Dengan maksud, memperhatikan mereka yang tidak memiliki dokumen lengkap.
Kedua, Penegakan hukum yang ketat. Untuk mengatasi dilema perdagangan manusia, kita membutuhkan kolaborasi antara pemerintah, komunitas-komunitas dan masyarakat. Pemerintah harus mengatur penegakan yang benar-benar ketat dan tegas.
Bila ada pelaku perdagangan manusia maka pelaku harus diadili dengan hukuman berat, penjara seumur hidup misalnya.
Peran penegak hukum juga ialah mempublikasikan dan memajang informasi-informasi penting mengenai perdagangan manusia dengan bahasa-bahasa yang bisa dipahami oleh masyarakat setempat.
Dan, menggalakkan pencerahan publik guna mendidik masyarakat dari bahaya perdagangan manusia serta mengantisipasi tawaran yang mencurigakan.
Ketiga, pendidikan. Hemat penulis, aspek ketiga tidak terlepas dari kedua aspek sebelumnya. Menurut halnya, mereka yang berpendidikan akan berpikir panjang sebelum bertindak lebih lanjut. Mereka tidak mudah tergiur dengan janji-janji palsu.
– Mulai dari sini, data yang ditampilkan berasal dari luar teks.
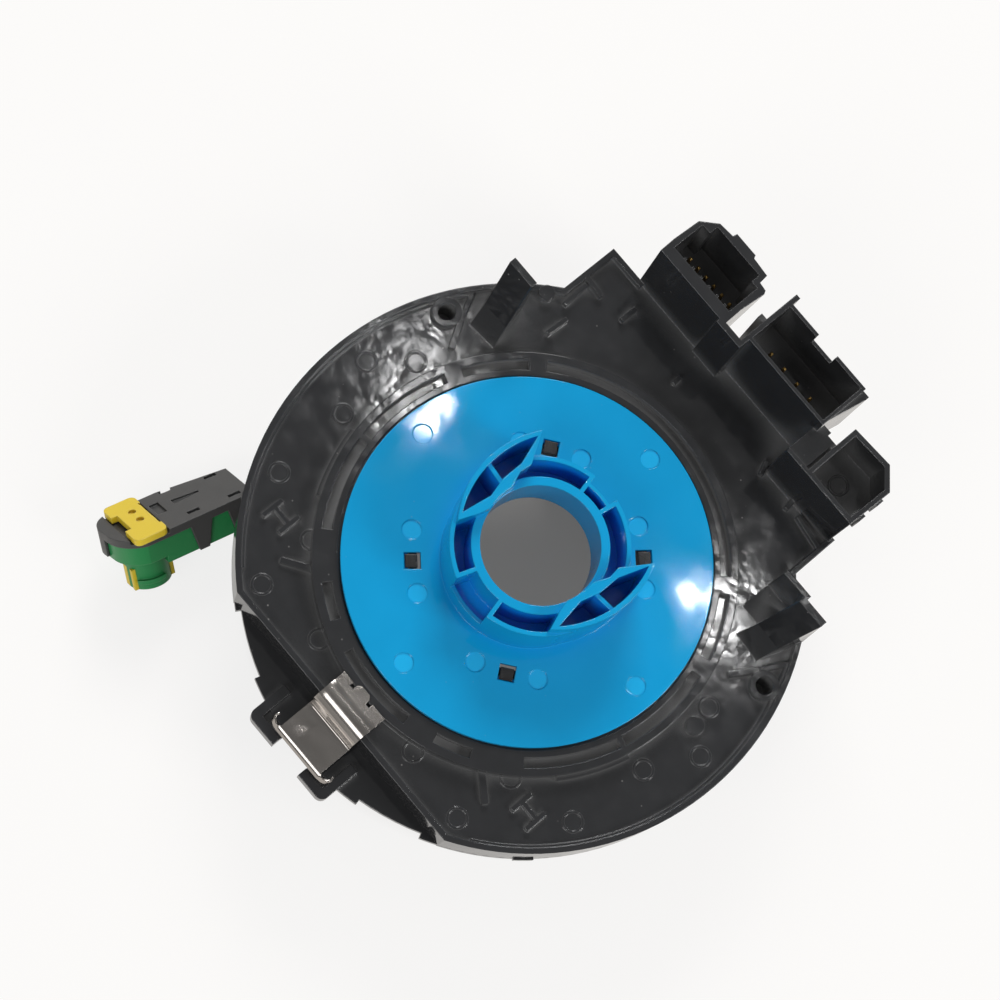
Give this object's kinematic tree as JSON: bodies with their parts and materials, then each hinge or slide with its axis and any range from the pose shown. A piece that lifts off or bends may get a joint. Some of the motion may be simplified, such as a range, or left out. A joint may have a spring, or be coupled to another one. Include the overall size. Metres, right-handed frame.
{
  "type": "steering clock spring",
  "caption": "Spiral-cable rotary connector for a steering column: cancel sleeve turns in a slotted case with plug sockets and an airbag lead.",
  "frame": {"origin": "on the steering axis, half way along the steering-shaft bore of the cancel sleeve", "axes": "+Z along the steering axis towards the steering column, +Y towards the stator's plug sockets, +X to the right seen from the column with the sockets up"},
  "size_m": [0.1106, 0.1216, 0.0487],
  "materials": {
    "black_plastic": "satin moulded glass-filled plastic",
    "blue_plastic": "smooth moulded acetal",
    "grey_plastic": "moulded",
    "green_plastic": "moulded",
    "yellow_plastic": "moulded",
    "clip_steel": "bright rolled spring steel",
    "gold_contact": "gold-plated contact",
    "cable_film": "laminated polyester film over copper strips",
    "slip_film": "thin low-friction film",
    "lead_sheath": "soft sheath",
    "ferrite": "sintered ferrite"
  },
  "bodies": {
    "stator": {"stator_case": "black_plastic", "stator_cover": "black_plastic", "stator_lead_block": "grey_plastic", "pins_1": "gold_contact", "pins_2": "gold_contact", "spring_clip": "clip_steel", "flat_cable": "cable_film"},
    "rotor": {"cancel_sleeve": "blue_plastic", "rotor": "black_plastic", "slip_sheet": "slip_film", "rotor_pins": "gold_contact", "rotor_lead_block": "grey_plastic", "airbag_lead": "lead_sheath", "lead_gland": "black_plastic", "plug_cover": "black_plastic", "plug_body": "green_plastic", "plug_insert": "yellow_plastic", "plug_terminals": "gold_contact", "plug_ferrite": "ferrite"},
    "lock": {"plug_lock": "yellow_plastic"}
  },
  "joints": [
    {"name": "rotor_spin", "type": "hinge", "parent": "stator", "child": "rotor", "pos_m": [0, 0, 0], "axis": [0, 0, 1], "range_deg": [-900, 900]},
    {"name": "lock_slide", "type": "slide", "parent": "rotor", "child": "lock", "axis": [-0.6611, 0.2755, 0.6979], "range_m": [0, 0.002]}
  ]
}
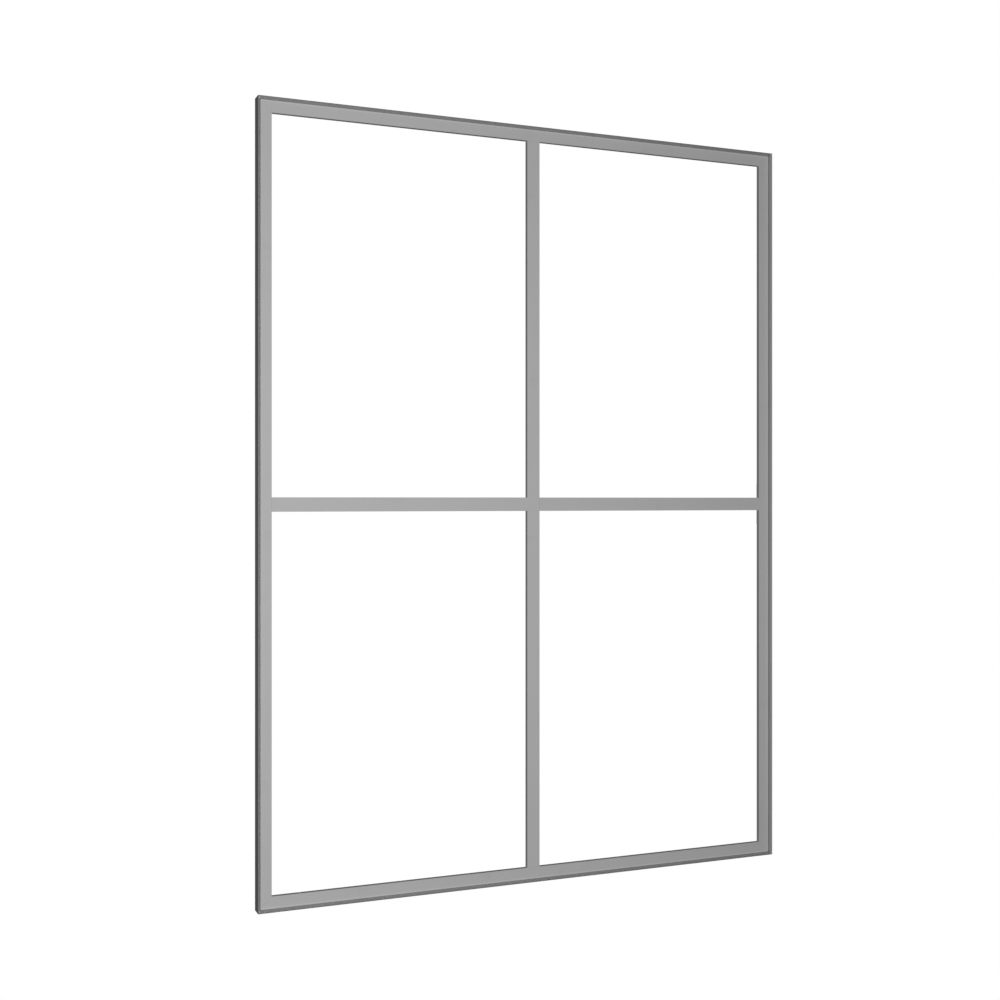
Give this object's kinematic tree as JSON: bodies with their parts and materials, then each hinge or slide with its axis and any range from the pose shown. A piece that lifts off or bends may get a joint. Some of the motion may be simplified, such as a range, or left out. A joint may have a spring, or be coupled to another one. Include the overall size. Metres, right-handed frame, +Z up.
{
  "type": "exhibition wall panel frame",
  "caption": "Tall upright wall panel frame of mitred aluminium extrusions with a centre mullion and transom, open bays and a narrow front slot for stretched fabric.",
  "frame": {"origin": "middle of the bottom rail's outer face, at floor level and at half the frame's depth", "axes": "+X across the panel to the right seen from the front, -Y out of the front, +Z up"},
  "size_m": [1.85, 0.045, 2.5],
  "materials": {
    "anodised_extrusion": "satin natural anodised extrusion with fine lengthwise lines",
    "cast_cleat": "dull die-cast, tumbled",
    "bracket_plate": "satin anodised plate with deburred edges"
  },
  "bodies": {
    "root": {"left_stile": "anodised_extrusion", "top_rail": "anodised_extrusion", "right_stile": "anodised_extrusion", "bottom_rail": "anodised_extrusion", "centre_mullion": "anodised_extrusion", "left_transom": "anodised_extrusion", "right_transom": "anodised_extrusion", "cleat_bottom_left": "cast_cleat", "cleat_top_left": "cast_cleat", "cleat_top_right": "cast_cleat", "cleat_bottom_right": "cast_cleat", "tee_bracket_top": "bracket_plate", "tee_bracket_bottom": "bracket_plate", "tee_bracket_left": "bracket_plate", "tee_bracket_right": "bracket_plate", "cross_bracket": "bracket_plate"}
  },
  "joints": []
}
Seandainya, semua warga mendapatkan atau diberikan akses pendidikan yang baik, spesifiknya di daerah yang rawan terhadap penjualan manusia. Pasti, perdagangan manusia akan sangat minim bahkan tidak akan terjadi.
Aspek lainnya juga, jika semua manusia diberi akses untuk berpendidikan tentu mereka akan menciptakan dan mencari pekerjaan layak yang sesuai bakat dan keterampilan mereka.
Pendeknya, pendidikan amat membantu setiap individu berdikari dan meminimalisirkan ketergantungan dengan tawaran pekerjaan yang berisiko.
Kesimpulan
Merebaknya perdagangan manusia ialah peristiwa yang patut diperbincangkan dan membutuhkan penanganan serius.
Penulis, telah menjelaskan secara singkat penyebab, dampak dan upaya perdagangan orang. Maka dari itu, kita berharap semuanya akan mengurangi tragedi perdagangan manusia di Indonesia.
Perlindungan terhadap hak asasi manusia harus menjadi aspek yang utama serta semua individu memiliki tanggung jawab dalam berkontribusi dalam memproduksi masyarakat yang aman dan adil.
Dengan kerja sama yang kuat mampu mengakhir praktik perdagangan orang yang terus merajalela.
Kita hidup bukan untuk memperdagangkan orang, melainkan memproduksi orang menjadi orang.